Because what is reported outside China gets translated and flows back to China electronically, it is seen as vital to control how China is reported on in the foreign media because it is directly linked to what Chinese people know about their internal affairs, Mr. Quiang says. It's also about intimidating not just journalists but those who would speak to them.
"If those sources know they aren't safe – because China is inside the news organization computers – they are unlikely to be cooperative with foreign media," Qiang says. "If they can, they will try to stop the story altogether. If being inside a computer system puts them a step ahead because they know who the reporters are speaking to, they will cut off the sources back in China. That's what they're really trying to achieve."

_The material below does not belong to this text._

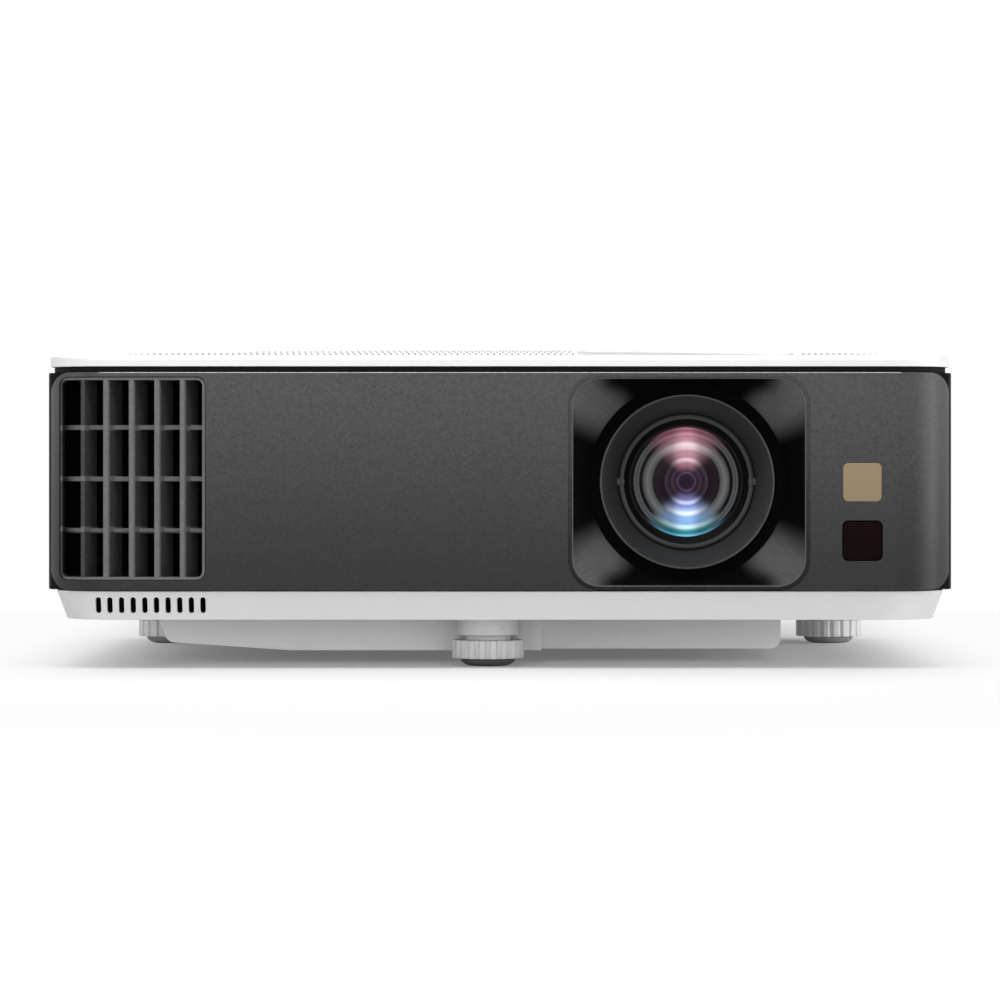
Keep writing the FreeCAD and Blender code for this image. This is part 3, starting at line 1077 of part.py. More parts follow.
def fan_rotor(name):
    """A hub and slanted blades about the z axis, over the stator."""
    body = doc.addObject("PartDesign::Body", name + "_blades")
    low, high = "fan_stator + fan_end_gap", "fan_depth - fan_end_gap"
    round_drawing = new_sketch(body, name + "_round", "z", low)
    draw_circle(round_drawing, ("0", "0"), "fan_hub_radius")
    hub = body.newObject("PartDesign::Pad", name + "_hub")
    hub.Profile = round_drawing
    bind(hub, Length=f"({high}) - ({low})")
    drawing = new_sketch(body, name + "_blade_outline", "y", "fan_rotor_radius")
    lean = "blade_lean / 2"
    draw_outline(drawing, [(f"-({lean})", low), (f"-({lean}) + blade_thickness", low),
                           (f"{lean} + blade_thickness", high), (lean, high)])
    blade = body.newObject("PartDesign::Pad", name + "_blade")
    blade.Profile = drawing
    bind(blade, Length="fan_rotor_radius - fan_hub_radius + fan_strut")
    repeat_round(body, name, blade, round_drawing, "blade_count")
    bore = cylinder(name + "_bore", "z", ("0", "0", "0"), "fan_pin_radius + running_gap", "fan_depth")
    return cut(name, body, bore)


def make_fans():
    for which, axis, size, spot in (
            ("exhaust", "y", "fan_size", ("fan_x", "fan_front", "fan_z")),
            ("intake", "x", "intake_fan_size", ("intake_fan_left", "intake_fan_y", "intake_fan_z"))):
        keep(f"{which}_fan_frame", place(fan_frame(f"{which}_fan_frame", size), axis, *spot))
        keep(f"{which}_fan_rotor", place(fan_rotor(f"{which}_fan_rotor"), axis, *spot))


# Boards, the sockets along the back, and the keypad's board with its switches.
def make_boards():
    board = box("main_board_plate", ("main_left", "main_right"), ("main_front", "main_back"),
                ("board_z", "board_top"))
    chips = [box(f"main_chip_{i}", (x, f"{x} + main_chip"),
                 ("main_front + main_chip / 2", "main_front + main_chip * 3 / 2"),
                 ("board_top", "board_top + chip_height"))
             for i, x in enumerate(("main_left + main_chip", "lens_x"))]
    keep("main_board", fuse("main_board", board, *chips))
    plate = box("power_plate", ("power_left", "power_right"), ("power_front", "power_back"),
                ("power_z", "power_z + board_thickness"))
    above = "power_z + board_thickness"
    coil = box("transformer", ("power_right - coil_size * 3 / 2", "power_right - coil_size / 2"),
               ("power_front + leg_radius", "power_front + leg_radius + coil_size"),
               (above, f"{above} + coil_size"))
    cans = [cylinder(f"capacitor_{i}", "z", (f"power_left + can_radius + leg_radius + {i} * can_pitch",
                                             "power_front + can_pitch", above),
                     "can_radius", "can_height") for i in (0, 1)]
    keep("power_board", fuse("power_board", plate, coil, *cans))
    top, low = "key_board_top", "key_board_top - board_thickness"
    pad = top_block("key_plate", "keypad_x", "keypad_y", "key_board_half_width", "key_board_half_depth",
                    low, top)
    switches = [top_block(key + "_switch", f"keypad_x + ({across})", f"keypad_y + ({deep})",
                          "switch_size / 2", "switch_size / 2", top, f"{top} + switch_height")
                for key, (across, deep, _) in KEYS.items()]
    keep("keypad_board", fuse("keypad_board", pad, *switches))
    pipes = [cylinder(f"light_pipe_{i}", "z", (x, "light_pipe_y", top), "light_pipe_radius",
                      f"{crown_at(x)} - ({top})") for i, x in enumerate(LIGHT_PIPES)]
    keep("light_pipes", group("light_pipes", *pipes))
    window = common("top_ir_glass", top_block("top_ir_block", "top_ir_x", "top_ir_y", "top_ir_width / 2",
                                              "top_ir_depth / 2", "crest_height - 2 * cover_wall",
                                              "crest_height + overrun", "tile_corner"), whole_top)
    keep("top_ir_window", window)


PORTS = {
    "video_left": ("video_x", "video_width", "video_height", "video_depth"),
    "video_right": ("video_x + video_pitch", "video_width", "video_height", "video_depth"),
    "data": ("data_x", "data_width", "data_height", "data_depth"),
    "serial": ("serial_x", "serial_width", "serial_height", "serial_depth"),
}
JACKS = ["jack_x", "jack_x + jack_pitch"]


def port_block(name, port, grow, low, high):
    x, width, height, _ = PORTS[port]
    return front_block(name, (f"{x} - ({width}) / 2 - ({grow})", f"{x} + ({width}) / 2 + ({grow})"),
                       (f"board_top - ({grow})", f"board_top + {height} + ({grow})"), low, high)


def make_sockets():
    made = {}
    for port, (x, width, height, depth) in PORTS.items():
        inner_end = f"plate_face + socket_proud - {depth}"
        shell = port_block(f"{port}_shell", port, "0", inner_end, "plate_face + socket_proud")
        room = port_block(f"{port}_room", port, "-socket_wall", f"{inner_end} + socket_back",
                          "back + overrun")
        tongue = front_block(f"{port}_tongue", (f"{x} - {width} / 3", f"{x} + {width} / 3"),
                             (f"board_top + {height} / 2 - socket_wall", f"board_top + {height} / 2"),
                             inner_end, "plate_face - socket_back")
        made[port] = fuse(f"{port}_socket", cut(f"{port}_hollow", shell, room), tongue)
    keep("digital_sockets", group("digital_sockets", made["video_left"], made["video_right"], made["data"]))
    keep("serial_socket", made["serial"])
    jack_front = "plate_face + socket_proud - jack_depth"
    jacks = []
    for i, x in enumerate(JACKS):
        barrel = cylinder(f"jack_barrel_{i}", "y", (x, jack_front, "jack_z"), "jack_radius", "jack_depth")
        hole = cylinder(f"jack_hole_{i}", "y", (x, f"{jack_front} + socket_back", "jack_z"),
                        "jack_bore", "jack_depth")
        jacks.append(cut(f"jack_{i}", barrel, hole))
    keep("audio_jacks", group("audio_jacks", *jacks))
    plate = front_block("plate_blank", ("port_left - port_margin", "port_right + port_margin"),
                        ("port_low - port_margin", "port_high + port_margin"), "plate_back", "plate_face")
    holes = [port_block(f"{port}_opening", port, "socket_gap", "plate_back - overrun", "back + overrun")
             for port in PORTS]
    jack_holes = [cylinder(f"jack_opening_{i}", "y", (x, "plate_back - overrun", "jack_z"),
                           "jack_radius + socket_gap", "port_wall + 2 * overrun")
                  for i, x in enumerate(JACKS)]
    keep("rear_plate", cut("rear_plate", plate, *holes, *jack_holes))
    make_inlet()


def make_inlet():
    """The mains inlet: a flanged shell with three flat pins in a deep mouth."""
    shell = inlet_block("inlet_shell", "0", "back - inlet_depth", "back")
    flange = inlet_block("inlet_collar", "inlet_flange", "back - shell_wall - inlet_rim",
                         "back - shell_wall")
    mouth = front_block("inlet_mouth",
                        ("inlet_x - inlet_mouth_width / 2", "inlet_x + inlet_mouth_width / 2"),
                        ("inlet_z - inlet_mouth_height / 2", "inlet_z + inlet_mouth_height / 2"),
                        "back - inlet_mouth_depth", "back + overrun")
    deep = "back - inlet_mouth_depth - overrun"
    pins = [front_block(f"pin_{i}", (f"inlet_x + {i} * pin_spacing - pin_thickness / 2",
                                     f"inlet_x + {i} * pin_spacing + pin_thickness / 2"),
                        (f"inlet_z - pin_width / 2 {shift}", f"inlet_z + pin_width / 2 {shift}"),
                        deep, "back - inlet_mouth_depth + pin_length")
            for i, shift in ((-1, ""), (0, "+ pin_width"), (1, ""))]
    cup = cut("inlet_cup", fuse("inlet_solid", shell, flange), mouth)
    keep("power_inlet", fuse("power_inlet", cup, *pins))


def make_speaker():
    """A round driver on a plate that stands on the tub's floor behind the right grille."""
    face = "(half_width - speaker_setback)"
    back = f"{face} - speaker_plate"
    plate = box("speaker_mount", (back, face), ("speaker_y - speaker_radius - speaker_edge",
                                                "speaker_y + speaker_radius + speaker_edge"),
                ("tub_floor", "speaker_z + speaker_radius + speaker_edge"))
    mouth = cylinder("speaker_mouth", "x", (f"{back} - overrun", "speaker_y", "speaker_z"),
                     "speaker_radius - speaker_edge", "speaker_plate + 2 * overrun")
    basket = cone("speaker_basket", "x", (f"{back} - speaker_depth", "speaker_y", "speaker_z"),
                  "speaker_magnet_radius", "speaker_radius", "speaker_depth")
    magnet = cylinder("speaker_magnet", "x", (f"{back} - speaker_depth", "speaker_y", "speaker_z"),
                      "speaker_magnet_radius + speaker_edge", "speaker_depth / 2")
    keep("speaker", fuse("speaker", cut("speaker_frame", plate, mouth), basket, magnet))


def make_everything():
    make_top_cover()
    make_lamp_cover()
    for key in KEYS:
        make_key(key)
    make_middle_case()
    make_front_panel()
    make_exhaust_grille()
    make_side_grille()
    make_intake_grille()
    make_lens_bezel()
    make_bottom_case()
    make_feet()
    make_lens()
    make_engine()
    make_lamp()
    make_fans()
    make_boards()
    make_sockets()
    make_speaker()


make_everything()
doc.recompute()

# Nothing is written until every object and every sub-part is sound.
for thing in doc.Objects:
    if "Invalid" in thing.State or "Error" in thing.State:
        raise SystemExit(f"{thing.Name} failed: {thing.State}")
for thing in kept:
    if thing.Shape.isNull() or not thing.Shape.isValid() or not thing.Shape.Solids:
        raise SystemExit(f"{thing.Label} has no sound solid")

os.makedirs("parts", exist_ok=True)
for thing in kept:
    thing.Shape.exportStep(f"parts/{thing.Label}.step")
    print(thing.Label, len(thing.Shape.Solids), round(thing.Shape.Volume))
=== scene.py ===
import json
import math
import bpy
import bmesh
from mathutils import Matrix, Vector
from mathutils.geometry import delaunay_2d_cdt


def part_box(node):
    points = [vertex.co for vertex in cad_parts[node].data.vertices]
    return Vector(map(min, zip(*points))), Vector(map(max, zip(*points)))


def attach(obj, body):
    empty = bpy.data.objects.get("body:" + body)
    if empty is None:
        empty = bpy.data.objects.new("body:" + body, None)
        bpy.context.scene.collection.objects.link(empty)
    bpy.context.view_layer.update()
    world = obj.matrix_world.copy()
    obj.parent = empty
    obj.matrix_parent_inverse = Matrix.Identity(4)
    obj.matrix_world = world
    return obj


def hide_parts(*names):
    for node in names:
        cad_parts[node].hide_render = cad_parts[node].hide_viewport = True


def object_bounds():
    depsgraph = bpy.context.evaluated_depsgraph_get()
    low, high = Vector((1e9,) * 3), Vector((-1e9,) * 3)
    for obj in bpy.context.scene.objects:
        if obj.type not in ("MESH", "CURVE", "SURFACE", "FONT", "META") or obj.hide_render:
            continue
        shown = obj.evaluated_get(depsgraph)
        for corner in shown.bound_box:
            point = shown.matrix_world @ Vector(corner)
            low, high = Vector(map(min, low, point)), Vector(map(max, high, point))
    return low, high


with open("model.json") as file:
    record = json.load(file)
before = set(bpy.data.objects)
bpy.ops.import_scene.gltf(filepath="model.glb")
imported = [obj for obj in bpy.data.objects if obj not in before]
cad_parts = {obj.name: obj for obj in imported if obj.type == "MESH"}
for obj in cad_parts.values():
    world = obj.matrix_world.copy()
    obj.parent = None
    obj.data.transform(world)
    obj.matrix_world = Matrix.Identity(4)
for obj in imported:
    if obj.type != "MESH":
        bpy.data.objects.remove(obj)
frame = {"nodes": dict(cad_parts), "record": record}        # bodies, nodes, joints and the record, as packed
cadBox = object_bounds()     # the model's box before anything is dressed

mm = 0.001
lowest = cadBox[0]
record = frame["record"]
bodyOf = {node: body for body, nodes in record["behaviour"]["bodies"].items() for node in nodes}
slotOf = {part["node"]: part["material_slot"] for part in record["subparts"]}


def sums(operation, reflected=False):
    # an operator that adds a Math node; the reflected form has the wire on the right
    def work(self, other=0.0):
        first, second = (other, self) if reflected else (self, other)
        return self.shading.maths(operation, first, second)
    return work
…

Liz Carter, a translator and China consultant who follows about 500 to 600 people who broadcast their views on Twitter, agrees. Among the Twitter users she follows in China, many utilize encryption technologies to evade authorities. She says Chinese censors have increased the speed with which they shut off stories critical of the government that spread in tweets to the broader public. Invading Western news organizations networks are all part of trying to control the flow.

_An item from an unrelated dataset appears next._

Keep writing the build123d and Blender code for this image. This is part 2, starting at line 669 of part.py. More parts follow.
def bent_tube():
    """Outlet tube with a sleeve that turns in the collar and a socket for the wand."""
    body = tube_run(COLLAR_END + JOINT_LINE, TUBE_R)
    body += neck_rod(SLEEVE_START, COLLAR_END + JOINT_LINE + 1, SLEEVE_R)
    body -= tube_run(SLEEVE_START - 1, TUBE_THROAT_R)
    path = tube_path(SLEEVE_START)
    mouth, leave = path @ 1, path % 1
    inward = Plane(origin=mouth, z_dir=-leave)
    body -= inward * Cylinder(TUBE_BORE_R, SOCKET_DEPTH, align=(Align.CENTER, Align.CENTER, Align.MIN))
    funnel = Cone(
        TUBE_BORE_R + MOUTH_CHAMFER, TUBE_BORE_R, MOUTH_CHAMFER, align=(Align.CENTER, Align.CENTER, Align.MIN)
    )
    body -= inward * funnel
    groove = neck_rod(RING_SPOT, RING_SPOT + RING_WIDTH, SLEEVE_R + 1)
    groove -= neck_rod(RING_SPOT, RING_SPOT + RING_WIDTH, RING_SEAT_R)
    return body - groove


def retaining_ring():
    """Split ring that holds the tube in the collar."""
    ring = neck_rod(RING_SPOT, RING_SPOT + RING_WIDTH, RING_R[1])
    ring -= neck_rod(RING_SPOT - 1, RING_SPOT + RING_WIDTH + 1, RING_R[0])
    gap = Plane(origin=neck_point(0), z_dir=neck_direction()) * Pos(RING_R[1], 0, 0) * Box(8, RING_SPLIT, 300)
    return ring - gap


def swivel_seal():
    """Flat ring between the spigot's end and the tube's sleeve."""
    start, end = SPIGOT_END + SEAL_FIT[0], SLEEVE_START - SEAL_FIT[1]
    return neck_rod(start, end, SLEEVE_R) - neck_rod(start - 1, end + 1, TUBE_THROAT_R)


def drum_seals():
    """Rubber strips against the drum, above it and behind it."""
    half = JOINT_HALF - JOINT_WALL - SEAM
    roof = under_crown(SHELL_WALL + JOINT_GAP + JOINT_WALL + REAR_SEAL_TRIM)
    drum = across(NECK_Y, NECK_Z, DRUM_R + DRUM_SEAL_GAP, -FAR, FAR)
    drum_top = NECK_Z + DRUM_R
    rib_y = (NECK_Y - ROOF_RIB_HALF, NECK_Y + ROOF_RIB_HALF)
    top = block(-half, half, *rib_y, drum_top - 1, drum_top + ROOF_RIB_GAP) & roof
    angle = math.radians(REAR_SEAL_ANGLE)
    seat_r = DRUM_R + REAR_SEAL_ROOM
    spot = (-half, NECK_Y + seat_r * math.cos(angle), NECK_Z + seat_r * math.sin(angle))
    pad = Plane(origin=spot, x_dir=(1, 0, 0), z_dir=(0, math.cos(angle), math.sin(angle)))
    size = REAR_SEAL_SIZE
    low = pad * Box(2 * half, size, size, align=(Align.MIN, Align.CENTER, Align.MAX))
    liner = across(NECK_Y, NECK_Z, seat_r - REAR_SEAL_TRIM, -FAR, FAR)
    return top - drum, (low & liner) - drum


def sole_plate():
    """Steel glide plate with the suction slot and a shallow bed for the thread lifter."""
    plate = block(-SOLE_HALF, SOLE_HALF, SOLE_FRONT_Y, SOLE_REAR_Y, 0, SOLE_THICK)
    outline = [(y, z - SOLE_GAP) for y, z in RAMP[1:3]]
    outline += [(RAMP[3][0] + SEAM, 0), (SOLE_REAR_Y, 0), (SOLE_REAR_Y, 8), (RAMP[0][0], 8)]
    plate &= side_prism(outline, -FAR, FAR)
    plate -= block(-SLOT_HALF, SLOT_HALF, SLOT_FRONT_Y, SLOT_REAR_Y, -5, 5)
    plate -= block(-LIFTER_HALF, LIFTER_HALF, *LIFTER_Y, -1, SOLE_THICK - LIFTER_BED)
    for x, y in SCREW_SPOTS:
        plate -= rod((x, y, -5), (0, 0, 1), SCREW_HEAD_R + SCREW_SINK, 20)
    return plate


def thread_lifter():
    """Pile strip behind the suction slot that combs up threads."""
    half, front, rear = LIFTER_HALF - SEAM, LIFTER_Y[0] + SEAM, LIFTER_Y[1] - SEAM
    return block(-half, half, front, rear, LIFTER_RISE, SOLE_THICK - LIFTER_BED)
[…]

"Censorship is often incomplete and the government realizes it can't enforce a total information blackout," she says. "So a lot of what's going on [with infiltrating news organizations] is an effort at damage control, trying to get out a head of the news – find out what's going to be reported – in order to tamp it down, minimize it."
Eddie Schwartz, chief Information Security Officer at RSA, the Security Division of EMC, says US news media are just part of a big cybertarget for Beijing.

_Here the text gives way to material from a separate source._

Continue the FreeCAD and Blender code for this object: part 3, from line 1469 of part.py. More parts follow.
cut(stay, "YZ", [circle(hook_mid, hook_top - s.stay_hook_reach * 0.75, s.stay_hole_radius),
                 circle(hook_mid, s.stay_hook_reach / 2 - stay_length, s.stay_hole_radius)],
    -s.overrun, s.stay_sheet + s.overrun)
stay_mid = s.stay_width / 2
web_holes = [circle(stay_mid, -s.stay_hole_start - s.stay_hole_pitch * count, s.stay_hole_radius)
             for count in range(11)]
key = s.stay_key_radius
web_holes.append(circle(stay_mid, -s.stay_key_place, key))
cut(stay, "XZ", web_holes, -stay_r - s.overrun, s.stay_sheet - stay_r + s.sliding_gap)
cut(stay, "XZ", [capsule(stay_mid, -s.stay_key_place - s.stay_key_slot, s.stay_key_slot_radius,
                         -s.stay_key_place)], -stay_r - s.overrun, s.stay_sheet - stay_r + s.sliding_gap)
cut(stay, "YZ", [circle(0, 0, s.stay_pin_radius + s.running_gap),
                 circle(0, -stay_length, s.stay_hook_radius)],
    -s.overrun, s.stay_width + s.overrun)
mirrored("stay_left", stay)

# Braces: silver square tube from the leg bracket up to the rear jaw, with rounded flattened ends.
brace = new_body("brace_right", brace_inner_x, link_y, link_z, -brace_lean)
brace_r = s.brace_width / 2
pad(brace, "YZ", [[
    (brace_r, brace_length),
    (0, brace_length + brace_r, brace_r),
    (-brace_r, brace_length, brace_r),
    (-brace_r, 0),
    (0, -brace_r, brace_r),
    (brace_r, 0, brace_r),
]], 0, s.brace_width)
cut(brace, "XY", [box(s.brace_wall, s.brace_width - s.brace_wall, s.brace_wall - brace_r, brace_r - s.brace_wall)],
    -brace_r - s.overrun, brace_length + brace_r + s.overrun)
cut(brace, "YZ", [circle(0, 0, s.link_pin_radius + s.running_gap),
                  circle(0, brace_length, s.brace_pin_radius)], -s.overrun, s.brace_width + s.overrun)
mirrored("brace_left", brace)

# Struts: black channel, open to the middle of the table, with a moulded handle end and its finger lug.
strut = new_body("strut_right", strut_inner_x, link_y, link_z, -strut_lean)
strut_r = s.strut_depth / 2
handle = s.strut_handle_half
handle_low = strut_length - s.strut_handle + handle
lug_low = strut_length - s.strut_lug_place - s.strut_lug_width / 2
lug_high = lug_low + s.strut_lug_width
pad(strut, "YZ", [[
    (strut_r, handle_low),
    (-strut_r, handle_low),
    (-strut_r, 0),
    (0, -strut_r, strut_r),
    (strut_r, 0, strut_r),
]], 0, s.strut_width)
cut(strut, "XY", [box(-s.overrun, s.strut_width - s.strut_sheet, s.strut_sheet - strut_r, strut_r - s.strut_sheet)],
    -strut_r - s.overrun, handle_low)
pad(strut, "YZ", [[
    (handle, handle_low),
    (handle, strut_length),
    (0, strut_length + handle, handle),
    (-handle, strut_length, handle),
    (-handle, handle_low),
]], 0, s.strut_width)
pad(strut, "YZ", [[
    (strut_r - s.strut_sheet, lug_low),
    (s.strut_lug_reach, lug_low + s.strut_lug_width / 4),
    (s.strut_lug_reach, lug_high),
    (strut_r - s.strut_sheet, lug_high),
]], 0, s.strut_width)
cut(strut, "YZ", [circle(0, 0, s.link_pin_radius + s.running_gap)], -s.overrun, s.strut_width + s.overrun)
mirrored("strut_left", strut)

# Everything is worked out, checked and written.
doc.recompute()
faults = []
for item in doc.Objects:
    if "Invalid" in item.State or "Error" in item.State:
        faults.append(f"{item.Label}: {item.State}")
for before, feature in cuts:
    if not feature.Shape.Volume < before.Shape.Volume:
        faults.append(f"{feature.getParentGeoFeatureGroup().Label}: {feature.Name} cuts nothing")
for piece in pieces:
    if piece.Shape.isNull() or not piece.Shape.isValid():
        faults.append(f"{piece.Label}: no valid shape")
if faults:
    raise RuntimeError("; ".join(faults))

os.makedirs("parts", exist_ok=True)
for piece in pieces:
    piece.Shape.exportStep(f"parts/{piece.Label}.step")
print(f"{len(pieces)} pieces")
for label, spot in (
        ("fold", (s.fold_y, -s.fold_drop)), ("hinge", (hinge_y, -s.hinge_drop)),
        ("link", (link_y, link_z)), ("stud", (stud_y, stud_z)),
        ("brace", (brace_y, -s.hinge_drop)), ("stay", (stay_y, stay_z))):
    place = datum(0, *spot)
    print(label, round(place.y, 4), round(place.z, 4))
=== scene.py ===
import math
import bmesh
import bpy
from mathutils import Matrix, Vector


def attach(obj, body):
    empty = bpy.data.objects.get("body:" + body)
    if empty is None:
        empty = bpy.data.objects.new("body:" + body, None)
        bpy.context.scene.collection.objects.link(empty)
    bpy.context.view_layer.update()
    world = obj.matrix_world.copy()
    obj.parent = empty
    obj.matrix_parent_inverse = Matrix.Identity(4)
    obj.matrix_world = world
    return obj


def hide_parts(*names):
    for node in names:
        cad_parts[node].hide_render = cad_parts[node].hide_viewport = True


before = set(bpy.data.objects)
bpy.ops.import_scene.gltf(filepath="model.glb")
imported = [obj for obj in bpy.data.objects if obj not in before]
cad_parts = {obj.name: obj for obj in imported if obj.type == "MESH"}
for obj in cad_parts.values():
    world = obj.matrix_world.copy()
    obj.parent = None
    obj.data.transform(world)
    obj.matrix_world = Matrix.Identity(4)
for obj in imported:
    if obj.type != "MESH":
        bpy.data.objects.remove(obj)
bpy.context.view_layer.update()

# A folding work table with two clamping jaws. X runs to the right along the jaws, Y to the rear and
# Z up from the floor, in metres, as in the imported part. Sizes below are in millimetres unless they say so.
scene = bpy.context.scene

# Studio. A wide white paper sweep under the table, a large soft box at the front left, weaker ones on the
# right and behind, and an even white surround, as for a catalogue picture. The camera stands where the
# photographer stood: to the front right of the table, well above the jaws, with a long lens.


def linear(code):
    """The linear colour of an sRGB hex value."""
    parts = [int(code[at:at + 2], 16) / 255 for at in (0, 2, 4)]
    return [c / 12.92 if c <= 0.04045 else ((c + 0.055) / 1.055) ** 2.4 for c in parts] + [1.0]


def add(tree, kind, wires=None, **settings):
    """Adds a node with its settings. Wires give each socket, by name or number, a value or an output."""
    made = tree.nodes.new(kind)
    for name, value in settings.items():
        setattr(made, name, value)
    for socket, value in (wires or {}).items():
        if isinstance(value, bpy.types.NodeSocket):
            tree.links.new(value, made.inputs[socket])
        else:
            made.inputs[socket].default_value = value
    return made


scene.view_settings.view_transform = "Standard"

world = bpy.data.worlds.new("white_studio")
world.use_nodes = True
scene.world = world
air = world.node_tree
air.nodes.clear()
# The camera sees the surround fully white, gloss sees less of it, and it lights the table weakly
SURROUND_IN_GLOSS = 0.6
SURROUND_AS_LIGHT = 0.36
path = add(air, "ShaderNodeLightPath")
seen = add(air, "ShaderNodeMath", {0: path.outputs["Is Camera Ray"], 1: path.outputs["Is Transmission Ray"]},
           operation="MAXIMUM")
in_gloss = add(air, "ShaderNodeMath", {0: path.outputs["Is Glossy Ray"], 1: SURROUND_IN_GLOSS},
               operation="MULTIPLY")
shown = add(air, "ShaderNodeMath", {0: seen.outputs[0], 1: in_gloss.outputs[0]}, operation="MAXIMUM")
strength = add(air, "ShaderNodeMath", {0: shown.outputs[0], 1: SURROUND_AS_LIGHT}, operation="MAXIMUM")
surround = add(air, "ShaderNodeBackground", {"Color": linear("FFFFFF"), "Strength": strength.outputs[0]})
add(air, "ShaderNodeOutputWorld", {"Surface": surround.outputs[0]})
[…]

"We've been talking about US organizations, but this kind of attack applies to news organizations around world," he says. "I'm not surprised by any of the revelations. Part of what these news organizations are doing is gathering intelligence on important topics. And there are many organizations, criminals, and nation states – including the Chinese – that are going to be interested in that information."
Chinese authorities routinely rebut and deny news reports accusing China of hacking US companies – noting that the government and Chinese companies are also frequent hacking victims. The Times article reported evidence it said showed the hackers were likely linked to the People's Liberation Army – China's military. Could the military have responded to the concerns of a senior Chinese political official worried that a Western news report would embarrass his family and him?
China’s Ministry of National Defense rebutted assertions it was involved in the hack, telling the Times that, “Chinese laws prohibit any action including hacking that damages Internet security.” It added that “to accuse the Chinese military of launching cyberattacks without solid proof is unprofessional and baseless.”
But if it were involved it would not surprise Joe Stewart, who has linked news media attackers to a group he calls the Beijing Group that could be linked to the PLA, though no direct ties have yet been demonstrated. Nor would it surprise L.C. Russell Hsiao, a senior research fellow at the Project 2049 Institute, a nonprofit group that has made a specialty of analyzing China's cyber and signals intelligence units within the People's Liberation Army.
"It's an open question," he says. "But given the sensitivity of political leaders in China and how they have reacted to such reporting in the past – well, you have to understand the Chinese system and its leaders take extreme caution with respect to political reports. So I think it’s not unthinkable to say that they would undertake such measures [using elements of the PLA] to stem the flow of such information."
[Editor's note: The original version of this story incorrectly stated that Joe Stewart had linked the Beijing Group to the PLA.]